Leka Brings Accessible Teaching Tool to Parents, Therapists and Caregivers of Children with Developmental Disorders, Such as Autism and Down Syndrome
Leka, a robotic smart toy set on changing the way children with developmental disorders learn, play and progress, used an Indiegogo campaign to raise $60,000 for product development. Unlike other robotic toys designed to help children with developmental disorders, Leka is the first interactive tool that will be available for purchase directly to parents, therapists and caregivers online at an affordable price point.
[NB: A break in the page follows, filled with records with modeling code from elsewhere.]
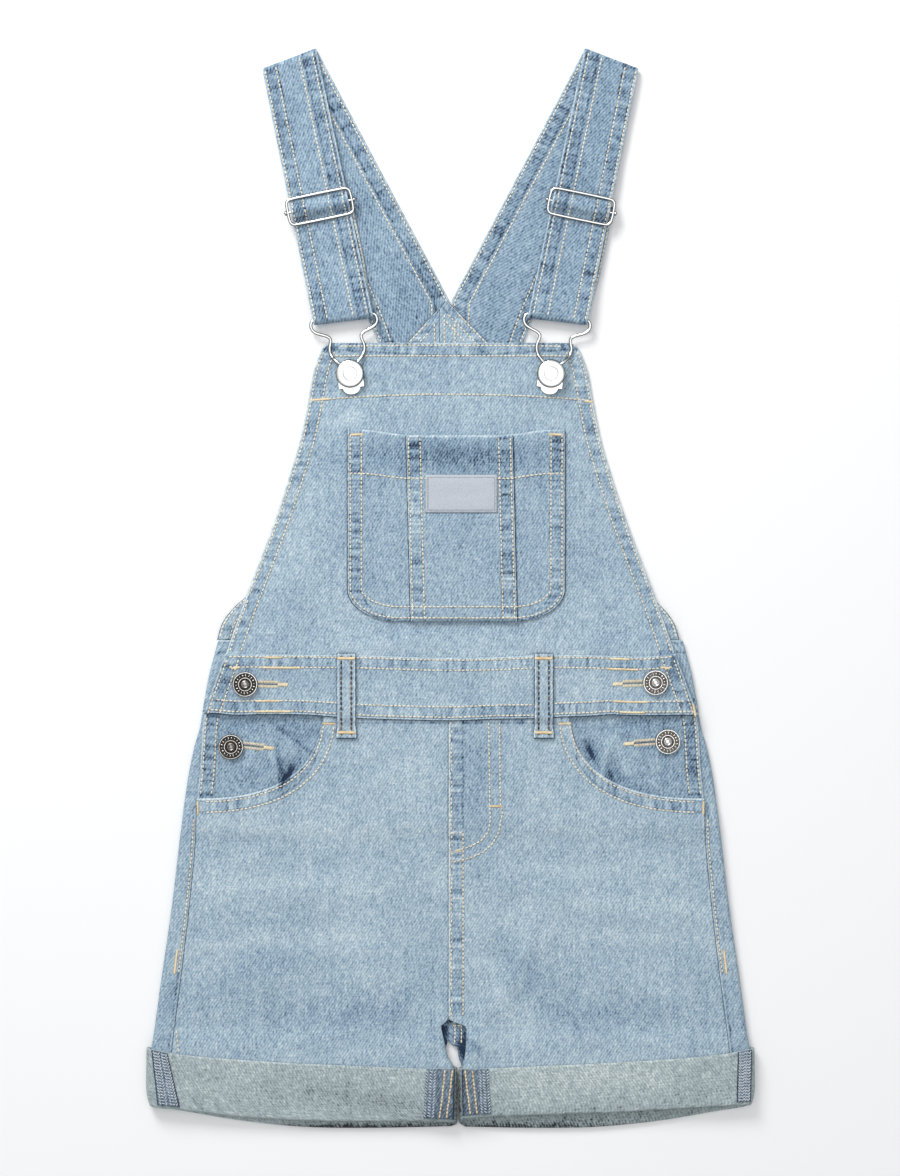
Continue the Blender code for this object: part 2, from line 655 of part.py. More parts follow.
def strap(label, side):
    """One strap: back stretch, shoulder fold, front, fold round the buckle, and the return."""
    across_fold = (STRAP_FOLD[1] - STRAP_FOLD[0]).normalized()
    past_fold = Vector((-across_fold.y, across_fold.x))
    fold_inset = FOLD_TURN + STRAP_LOW
    foot_at = strap_axis()[2] - FOOT_TURN - STRAP_LOW

    def shape(u, v):
        fold = STRAP_FOLD[0].lerp(STRAP_FOLD[1], u) - past_fold * fold_inset
        if v <= 1:
            outer = STRAP_BACK[0].lerp(STRAP_FOLD[0] - past_fold * fold_inset, v)
            inner = STRAP_BACK[1].lerp(STRAP_V, v / V_SHARE)
            if v > V_SHARE:
                shoulder = STRAP_FOLD[1] - past_fold * fold_inset
                inner = STRAP_V.lerp(shoulder, (v - V_SHARE) / (1 - V_SHARE))
            plan, z = outer.lerp(inner, u), STRAP_LOW
        elif v <= 2:
            turn = math.pi * (v - 1)
            plan = fold + past_fold * FOLD_TURN * math.sin(turn)
            z = STRAP_LOW + FOLD_TURN * (1 - math.cos(turn))
        elif v <= 3:
            distance = mix(fold_inset, foot_at, v - 2)
            plan = strap_front_plan(u, distance)
            z = read(STRAP_RISE, distance, "front") + strap_hump(distance)
        elif v <= 4:
            turn = math.pi * (v - 3)
            plan = strap_front_plan(u, foot_at + FOOT_TURN * math.sin(turn))
            z = STRAP_BEHIND + FOOT_TURN * (1 + math.cos(turn))
        else:
            plan = strap_front_plan(u, mix(foot_at, SLIDER_AT - SLIDER_HALF / 2, v - 4))
            z = STRAP_BEHIND
        return -side * plan.x, plan.y, z

    span = foot_at - fold_inset
    at_slider = [2 + (SLIDER_AT - fold_inset + d) / span for d in (-10, -7, -5, -3, -1, 1, 3, 5, 7, 10)]
    vs = [0, 0.12, V_SHARE, 0.45, 0.63, 0.82, 1, 1.25, 1.5, 1.75, 2, 2.15, 2.3, 2.45]
    vs += at_slider
    vs += [2.72, 2.82, 2.9, 2.95, 3, 3.25, 3.5, 3.75, 4, 4.1, 4.3, 4.65, 5]
    return cloth("strap_" + label, shape, steps(0, 1, 3), vs, DENIM, STRAP_CLOTH)


# Metal

def wire_ring(name, points, radius):
    """A closed bent wire, as a round-section curve."""
    curve = bpy.data.curves.new(name, "CURVE")
    curve.dimensions = "3D"
    spline = curve.splines.new("POLY")
    spline.points.add(len(points) - 1)
    for point, place in zip(spline.points, points):
        point.co = (*(Vector(place) * MM), 1)
    spline.use_cyclic_u = True
    curve.bevel_depth = radius * MM
    curve.bevel_resolution = 2
    return add(name, curve, finish(name, STEEL, 1.0, 0.25))


def along_strap(side, distance, across, height):
    """A point given by its place on the laid strap: distance from the fold, and across it."""
    start, way, _ = strap_axis()
    plan = start + way * distance + Vector((-way.y, way.x)) * across
    return Vector((-side * plan.x, plan.y, height))


def slider(label, side):
    """The strap slider: a wire frame with a middle bar that ends in small rivets."""
    frame = []
    for turn_x, turn_y, start in ((1, 1, 0), (-1, 1, 90), (-1, -1, 180), (1, -1, 270)):
        for k in range(4):
            angle = math.radians(start + 30 * k)
            across = turn_x * (SLIDER_REACH - SLIDER_CORNER) + SLIDER_CORNER * math.cos(angle)
            down = turn_y * (SLIDER_HALF - SLIDER_CORNER) + SLIDER_CORNER * math.sin(angle)
            frame.append(along_strap(side, SLIDER_AT + down, across, SLIDER_HEIGHT))
    ring = wire_ring("slider_" + label, frame, SLIDER_WIRE)
    mesh = bpy.data.meshes.new_from_object(ring.evaluated_get(bpy.context.evaluated_depsgraph_get()))
    bpy.data.objects.remove(ring)
    body = bpy.data.objects.new("slider_" + label, mesh)
    SHORTALLS.objects.link(body)
    reach = SLIDER_REACH + SLIDER_PIN
    ends = [along_strap(side, SLIDER_AT, end * reach, SLIDER_HEIGHT) for end in (-1, 1)]
    bar = bmesh.new()
    bmesh.ops.create_cone(
        bar, cap_ends=True, segments=8, radius1=SLIDER_WIRE * MM, radius2=SLIDER_WIRE * MM,
        depth=2 * reach * MM,
    )
    bar_mesh = bpy.data.meshes.new("slider_bar_" + label)
    bar.to_mesh(bar_mesh)
    bar.free()
    rod = bpy.data.objects.new("slider_bar_" + label, bar_mesh)
    TOOLS.objects.link(rod)
    rod.location = (ends[0] + ends[1]) / 2 * MM
    rod.rotation_mode = "QUATERNION"
    rod.rotation_quaternion = (ends[1] - ends[0]).to_track_quat("Z", "Y")
    rod.hide_render = True
    rod.display_type = "WIRE"
    join = body.modifiers.new("bar", "BOOLEAN")
    join.operation = "UNION"
    join.object = rod
    return body


# The buckle hangs square from the strap's foot, down to the bib button
BUTTON_DOWN = 34.0
PLATE_THICK = 1.0
PLATE_STAND = 0.5
WIRE_CLEAR = 0.3
PLATE_SHOULDER = 6.2
PLATE_HALF = 8.4
WING_DOWN = 9.2
TONGUE_ACROSS = 5.7
TONGUE_DOWN = 4.3
BUCKLE_BAR_HEIGHT = STRAP_BEHIND + FOOT_TURN
BAR_DOWN = -(FOOT_TURN + STRAP_LOW)


def at_buckle(side, across, down):
    """A point on the surface, by its distance across from and down from the middle of the foot."""
    line = (STRAP_FOOT[1] - STRAP_FOOT[0]).normalized()
    way = Vector((line.y, -line.x))
    plan = (STRAP_FOOT[0] + STRAP_FOOT[1]) / 2 + way * down + line * across
    return Vector((-side * plan.x, plan.y, 0))


def bib_surface(place):
    return rest(place.x, place.y) + CLOTH


def plate_top(side):
    """The top of the button's plate, which clears the highest place of the bib under it."""
    downs = (-PLATE_SHOULDER, 0, WING_DOWN, WING_DOWN + TONGUE_DOWN)
    places = [at_buckle(side, a, BUTTON_DOWN + d) for a in (-PLATE_HALF, 0, PLATE_HALF) for d in downs]
    return max(bib_surface(place) for place in places) + PLATE_STAND + PLATE_THICK


# Half of the wire's path. It hangs at the bar's height, then over the bib, then over the plate
WireBend = namedtuple("WireBend", "across down over_bib over_plate")
BUCKLE_HALF = [
    WireBend(0, BAR_DOWN, 0, 0), WireBend(18, BAR_DOWN, 0, 0), WireBend(20.4, BAR_DOWN + 0.6, 0, 0),
    WireBend(21.5, -0.6, 0, 0), WireBend(21.4, 2, 0, 0), WireBend(19.6, 4.5, 0, 0),
    WireBend(15.6, 6.5, 0.2, 0), WireBend(11.6, 8.3, 0.5, 0), WireBend(10.1, 10.1, 0.8, 0),
    WireBend(10.3, 12.4, 1, 0), WireBend(11.2, 15.4, 1, 0), WireBend(11.3, 18.4, 1, 0),
    WireBend(10.3, 21.6, 1, 0.2), WireBend(8.2, 24.6, 1, 0.8), WireBend(5.6, 27.4, 1, 1),
    WireBend(4.5, 30.5, 1, 1), WireBend(4.5, 35.5, 1, 1), WireBend(3, 38.4, 1, 1),
    WireBend(0, 39.3, 1, 1),
]


def buckle(label, side):
    """The wire buckle: a bar in the strap's fold, two shoulders, a neck, and a loop at the button."""
    bends = [(bend.across, bend) for bend in BUCKLE_HALF]
    bends += [(-bend.across, bend) for bend in reversed(BUCKLE_HALF[1:-1])]
    points = []
    for across, bend in bends:
        place = at_buckle(side, across, bend.down)
        on_bib = bib_surface(at_buckle(side, across, max(bend.down, 16))) + WIRE_CLEAR + WIRE_RADIUS
        on_plate = plate_top(side) + WIRE_CLEAR + WIRE_RADIUS
        place.z = mix(mix(BUCKLE_BAR_HEIGHT, on_bib, bend.over_bib), on_plate, bend.over_plate)
        points.append(place)
    return wire_ring("buckle_" + label, points, WIRE_RADIUS)


SHANK_RADIUS = 2.4
SHANK_HOLE = 3.2


def buckle_plate(label, side):
    """The stamped plate behind the button: two wings, a tongue, and the hole for the shank."""
    wing = [(PLATE_SHOULDER, -PLATE_SHOULDER), (PLATE_SHOULDER, -1), (PLATE_HALF, 5.2),
            (PLATE_HALF, WING_DOWN)]
    tongue = []
    for k in range(7):
        angle = math.pi * k / 6
        across = TONGUE_ACROSS * math.cos(angle)
        tongue.append((across, WING_DOWN + TONGUE_DOWN * math.sin(angle)))
    outline = wing + tongue + [(-across, down) for across, down in reversed(wing)]
    turns = [math.tau * k / 10 for k in range(10)]
    hole = [(SHANK_HOLE * math.cos(turn), SHANK_HOLE * math.sin(turn)) for turn in turns]
    curve = bpy.data.curves.new("buckle_plate_" + label, "CURVE")
    curve.dimensions = "2D"
    curve.fill_mode = "BOTH"
    curve.extrude = PLATE_THICK / 2 * MM
    for loop in (outline, hole):
        spline = curve.splines.new("POLY")
        spline.points.add(len(loop) - 1)
        for point, (across, down) in zip(spline.points, loop):
            place = at_buckle(side, across, BUTTON_DOWN + down) * MM
            point.co = (place.x, place.y, 0, 1)
        spline.use_cyclic_u = True
    plate = add("buckle_plate_" + label, curve, finish("buckle_plate_" + label, STEEL, 1.0, 0.25))
    plate.location.z = (plate_top(side) - PLATE_THICK / 2) * MM
    return plate


def turned(name, profile, place, colour, roughness):
    """A turned metal piece from its outer profile of radius and height, top to bottom."""
    mesh = bpy.data.meshes.new(name)
    points = [(radius * MM, 0, height * MM) for radius, height in profile]
    mesh.from_pydata(points, [(k, k + 1) for k in range(len(points) - 1)], [])
    obj = add(name, mesh, finish(name, colour, 1.0, roughness))
    obj.location = place * MM
    screw = obj.modifiers.new("turn", "SCREW")
    screw.steps = 18
    screw.render_steps = 18
    screw.use_merge_vertices = True
    screw.merge_threshold = 0.00001
    screw.use_normal_calculate = True
    return obj


def bib_button(label, side):
    place = at_buckle(side, 0, BUTTON_DOWN)
    place.z = bib_surface(place) + SEAM_GAP
    cap = plate_top(side) + 2 * (WIRE_RADIUS + WIRE_CLEAR) - place.z
    profile = [(0, cap + 2.4), (3.6, cap + 2.4), (4.2, cap + 2.1), (7.4, cap + 1.6),
               (8.9, cap + 0.8), (9.1, cap + 0.3), (8.7, cap), (SHANK_RADIUS, cap),
               (SHANK_RADIUS, 0), (0, 0)]
    return turned("bib_button_" + label, profile, place, STEEL, 0.2)


SideButton = namedtuple("SideButton", "name x up on_band")
SIDE_BUTTONS = [
    SideButton("waist_button_left", -133.2, -62.5, True),
    SideButton("waist_button_right", 133.0, -61.4, True),
    SideButton("hip_button_left", -142.6, -103.2, False),
    SideButton("hip_button_right", 141.1, -99.8, False),
]
BUTTON_RADIUS = 8.1


def side_button(button):
    """A shank button with a raised rim, a ring and a middle boss, seated on the cloth."""
    turns = [math.tau * k / 8 for k in range(8)]
    spots = [(button.x + BUTTON_RADIUS * math.cos(turn), button.up + BUTTON_RADIUS * math.sin(turn))
             for turn in turns]
    top = max(rest(x, up) for x, up in spots + [(button.x, button.up)])
    lift = BAND_LIFT if button.on_band else 0
    place = Vector((button.x, button.up, top + lift + CLOTH + SEAM_GAP))
    profile = [(0, 2.3), (1.6, 2.2), (2.4, 1.7), (3.2, 2.3), (4.2, 1.9), (6.6, 1.8), (7.5, 1.6),
               (BUTTON_RADIUS, 0.9), (7.6, 0.2), (6.8, 0), (0, 0)]
    return turned(button.name, profile, place, AGED_STEEL, 0.35)


def main():
    for label, side in SIDES.items():
        back_bib(label, side)
        back_leg(label, side)
        front_leg(label, side)
        hip_facing(label, side)
        cuff(label, side)
        belt_loop(label)
        strap(label, side)
        slider(label, side)
        buckle(label, side)
        buckle_plate(label, side)
        bib_button(label, side)
    back_waistband()
    front_bib()
    front_waistband()
    bib_pocket()
    bib_pocket_centre()
    pocket_label()
    for strip in CUFF_STRIPS:
        cuff_strip(strip)
    for button in SIDE_BUTTONS:
        side_button(button)


main()
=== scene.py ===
"""Denim shortalls laid flat, face up, on a pale table: bib overalls with short, turned-up legs.

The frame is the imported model: X across the garment, Y up it from hem to shoulder, Z up from the table.
Sizes are in millimetres unless a name says otherwise, and MM turns them into metres.
"""

import math
import random
from bisect import bisect_right

import bpy
import numpy as np
from mathutils import Matrix, Vector, noise


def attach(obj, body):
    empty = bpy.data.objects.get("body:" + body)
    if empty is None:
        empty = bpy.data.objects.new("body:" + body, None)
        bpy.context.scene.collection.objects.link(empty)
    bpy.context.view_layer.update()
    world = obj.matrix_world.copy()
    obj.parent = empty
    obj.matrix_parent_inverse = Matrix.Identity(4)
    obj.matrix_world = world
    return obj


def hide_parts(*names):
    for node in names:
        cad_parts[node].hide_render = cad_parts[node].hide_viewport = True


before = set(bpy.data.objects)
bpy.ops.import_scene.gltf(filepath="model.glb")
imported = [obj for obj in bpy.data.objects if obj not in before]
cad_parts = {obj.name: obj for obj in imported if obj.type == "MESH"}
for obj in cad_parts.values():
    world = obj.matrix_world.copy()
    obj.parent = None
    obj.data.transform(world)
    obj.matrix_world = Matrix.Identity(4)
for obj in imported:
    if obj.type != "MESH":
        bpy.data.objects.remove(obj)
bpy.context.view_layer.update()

# Camera, light and table
# The garment is seen from straight above, on a white table under wide, soft studio light
# that comes a little from beyond the shoulders.

MM = 0.001
FRAME_HEIGHT = 1176 * 0.65
CAMERA_HEIGHT = 2200.0
SUBJECT_HEIGHT = 5.0

camera_data = bpy.data.cameras.new("camera")
camera_data.sensor_fit = "VERTICAL"
camera_data.sensor_height = 36
camera_data.lens = 36 * (CAMERA_HEIGHT - SUBJECT_HEIGHT) / FRAME_HEIGHT
camera = bpy.data.objects.new("camera", camera_data)
camera.location = (-0.325 * MM, 0, CAMERA_HEIGHT * MM)
bpy.context.scene.collection.objects.link(camera)
bpy.context.scene.camera = camera
bpy.context.scene.view_settings.view_transform = "Standard"


def soft_light(name, place, aim, size, power):
    data = bpy.data.lights.new(name, "AREA")
    data.shape = "DISK"
    data.size = size
    data.energy = power
    light = bpy.data.objects.new(name, data)
    light.location = place
    light.rotation_euler = (Vector(aim) - Vector(place)).to_track_quat("-Z", "Y").to_euler()
    bpy.context.scene.collection.objects.link(light)


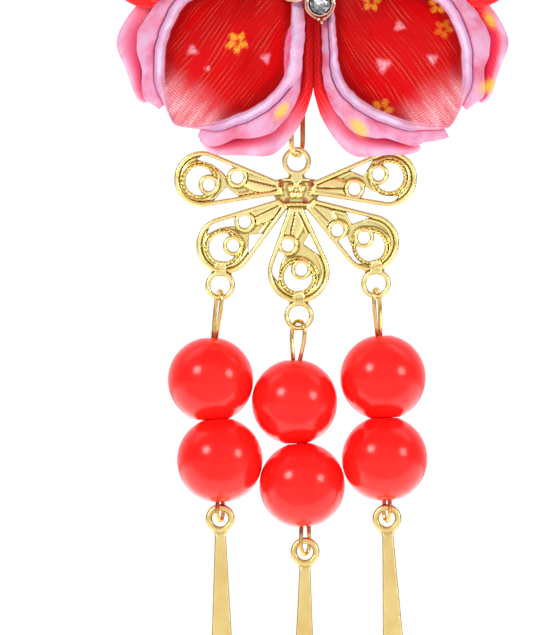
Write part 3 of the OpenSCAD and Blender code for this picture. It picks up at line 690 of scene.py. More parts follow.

“Our mission is to help exceptional children live exceptional lives by reducing the learning inequalities that many children with different developmental disorders currently deal with,” said Ladislas de Toldi, co-founder and CEO. “With Leka, there is finally a resource for parents who want to complement existing therapies and further foster family harmony between children and their parents, siblings and grandparents through play both at school and in-home.”
Leka spent two years in development using an evidence-based approach, validating its progress through testing and the scientific community. A robotic smart toy that becomes a child’s companion and friend, Leka offers children the ability to play fun, educational games engaging their motor, cognitive and emotional skills. As robots have the ability to be predictable in their actions – an important trait for children with developmental disorders – Leka is able to give users a sense of safety. Coupled with this predictability and Leka’s capability to stimulate a child’s senses, Leka can socially engage children and nurture greater, more efficient progress.
Through Leka’s mobile app (available on both iOS and Android phones and tablets), the toy is controlled via Bluetooth connectivity. Once paired, users can control Leka through two separate modes: manually control Leka’s movements and actions or access autonomous applications that engage children across multiple disciplines. When shipped in early 2017, Leka will include seven educational activities allowing children to play while also reinforcing social and cognitive learning: Picture Bingo, Hide & Go Leka, Traveling Leka, Remote Control Leka, Time-Timer, Alarm Clock and Night-Light. During the Indiegogo campaign, Leka will feature three of the initial seven applications:
· Picture Bingo: When playing Picture Bingo, Leka’s screen will randomly display a picture of an object and request that the child brings the object to Leka. Paired with RFID tags, Leka senses when a child returns with the displayed object and reacts positively to reward the child for completing the task. This game engages and develops fine motor skills, space-time orientation, attention, and interaction. A timer can also be added to the game, encouraging children to complete daily tasks such as brushing their teeth.
· Traveling Leka: When playing Traveling Leka, parents will place color patches, enabled with RFID tags, around the room. Leka will spin around, stop its attention on the child and light up a certain color. The child must then place Leka on the patch with the matching color to complete the task. Once the child finds the patch with the coordinating color, Leka will provide motivating feedback by laughing or lighting up.
· Hide & Go Leka: To play Hide & Go Leka, a caregiver, parent or sibling will hide Leka for the child to find. In order to find Leka, the child will follow sounds and vibrations that Leka gives off. When the child finds Leka, the robot will open its eyes and make sounds, lights and vibrations, or change its expression.
Leka will also include a cloud-based Monitoring Platform at launch. Equipped with sensors that record how a child is interacting with Leka, information is automatically uploaded to the platform so that parents, therapists, and caregivers have the ability to track a child’s individual progress. The platform tracks how children touch and manipulate the device, the time they spend on activities, and reaction time to instructions. From this shared interface parents, therapists, and caregivers can also communicate, including assigning homework and sharing notes on a child’s use and progress.
“What is so exciting about Leka is that it will allow for greater progress when children are not in a therapist’s care, especially with the use of the monitoring platform and the data it captures,” said Tiffany Plock, therapist at ABA Connect, an early intervention service provider for children with or at risk for autism. “Children with autism, for example, generally play best alone, and through Leka we can use it as an intermediary to teach through play while also tracking progress remotely. I see this tool as becoming instrumental in a child’s growth to allow the best of both worlds—therapy with professionals as well as in-home support.”
Leka is now fully funded for manufacturing on Indiegogo and will ship to backers in early 2017.